🤖 AI Summary
This work addresses the distortion of importance scores in feature attribution methods caused by missingness bias. To mitigate this issue, the authors propose MCal, a post-hoc correction approach that treats missingness bias as a superficial artifact in the output space of a frozen backbone model. MCal applies lightweight fine-tuning to a linear head without retraining or altering the original architecture. Relying solely on calibration within the output space, the method effectively alleviates missingness bias across diverse medical benchmarks—including vision, language, and tabular data—while matching or even surpassing the performance of existing heavyweight approaches.
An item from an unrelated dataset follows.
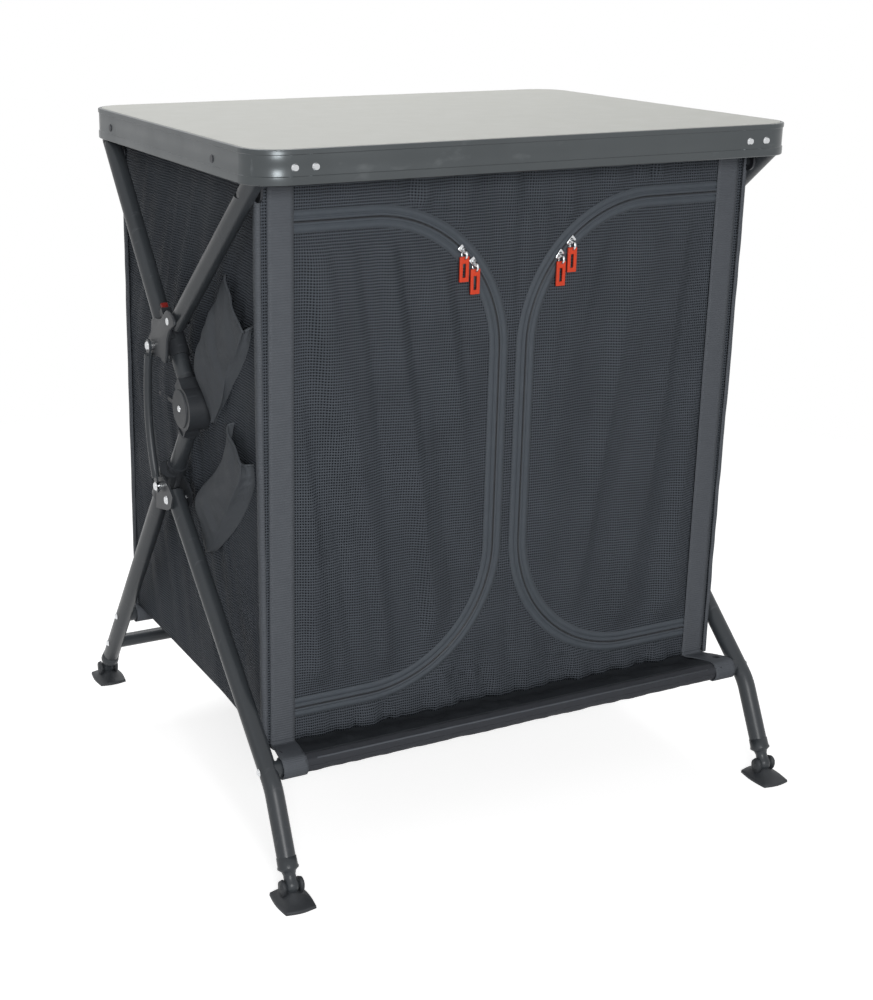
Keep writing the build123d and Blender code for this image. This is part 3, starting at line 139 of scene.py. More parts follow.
def add_node(tree, kind, sockets=None, **settings):
    """Adds a node, sets its options, and gives each socket a value or a link."""
    made = tree.nodes.new("ShaderNode" + kind)
    for name, value in settings.items():
        setattr(made, name, value)
    for name, value in (sockets or {}).items():
        if isinstance(value, bpy.types.NodeSocket):
            tree.links.new(value, made.inputs[name])
        else:
            made.inputs[name].default_value = value
    return made


def calc(tree, operation, *values):
    """One step of arithmetic on sockets or numbers."""
    return add_node(tree, "Math", dict(enumerate(values)), operation=operation).outputs[0]


def blend_colours(tree, share, low, high):
    """A colour between two colours or colour sockets."""
    return add_node(tree, "Mix", {0: share, 6: low, 7: high}, data_type="RGBA").outputs[2]


def new_group(name, inputs, outputs):
    """An empty node group with number sockets, and a vector socket named Place."""
    tree = bpy.data.node_groups.new(name, "ShaderNodeTree")
    tree.interface.new_socket("Place", in_out="INPUT", socket_type="NodeSocketVector")
    for socket in inputs:
        tree.interface.new_socket(socket, in_out="INPUT", socket_type="NodeSocketFloat")
    for socket in outputs:
        tree.interface.new_socket(socket, in_out="OUTPUT", socket_type="NodeSocketFloat")
    start = tree.nodes.new("NodeGroupInput")
    end = tree.nodes.new("NodeGroupOutput")
    return tree, start, end


print("a mid grey on screen is", round(paint(128, 128, 128)[0], 3), "in linear light")

# %% [markdown]
# ## Floor and world
#
# The floor is pale and catches the shadow. What the camera sees of it is lifted to almost
# white near the object and to pure white further off, so it runs into the background
# without a line. The light that it sends back to the object is that of a duller floor.


# %% Make the floor and the world
WHITE = (1, 1, 1, 1)
FLOOR_GLOW = 0.76
NEAR_FLOOR, FAR_FLOOR = 0.5, 1.7


def seen_directly(tree):
    """1 for camera, glossy and transmission rays, 0 for the light on the object."""
    path = add_node(tree, "LightPath").outputs
    seen = calc(tree, "MAXIMUM", path["Is Camera Ray"], path["Is Glossy Ray"])
    return calc(tree, "MAXIMUM", seen, path["Is Transmission Ray"])


def mix_shaders(tree, share, first, second):
    """The first shader where the share is 0, the second where it is 1."""
    return add_node(tree, "MixShader", {0: share, 1: first.outputs[0], 2: second.outputs[0]})


world = bpy.data.worlds.new("studio")
world.use_nodes = True
world_tree = world.node_tree
world_tree.nodes.clear()
plain = add_node(world_tree, "Background", {"Color": WHITE, "Strength": WORLD_LIGHT})
white = add_node(world_tree, "Background", {"Color": WHITE, "Strength": 1.0})
world_mix = mix_shaders(world_tree, seen_directly(world_tree), plain, white)
add_node(world_tree, "OutputWorld", {"Surface": world_mix.outputs[0]})
bpy.context.scene.world = world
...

MCal thus offers a highly efficient and broadly applicable solution that maintains both computational economy and generalizability.
📝 Abstract
Popular explanation methods often produce unreliable feature importance scores due to missingness bias, a systematic distortion that arises when models are probed with ablated, out-of-distribution inputs. Existing solutions treat this as a deep representational flaw that requires expensive retraining or architectural modifications. In this work, we challenge this assumption and show that missingness bias can be effectively treated as a superficial artifact of the model's output space. We introduce MCal, a lightweight post-hoc method that corrects this bias by fine-tuning a simple linear head on the outputs of a frozen base model. Surprisingly, we find this simple correction consistently reduces missingness bias and is competitive with, or even outperforms, prior heavyweight approaches across diverse medical benchmarks spanning vision, language, and tabular domains.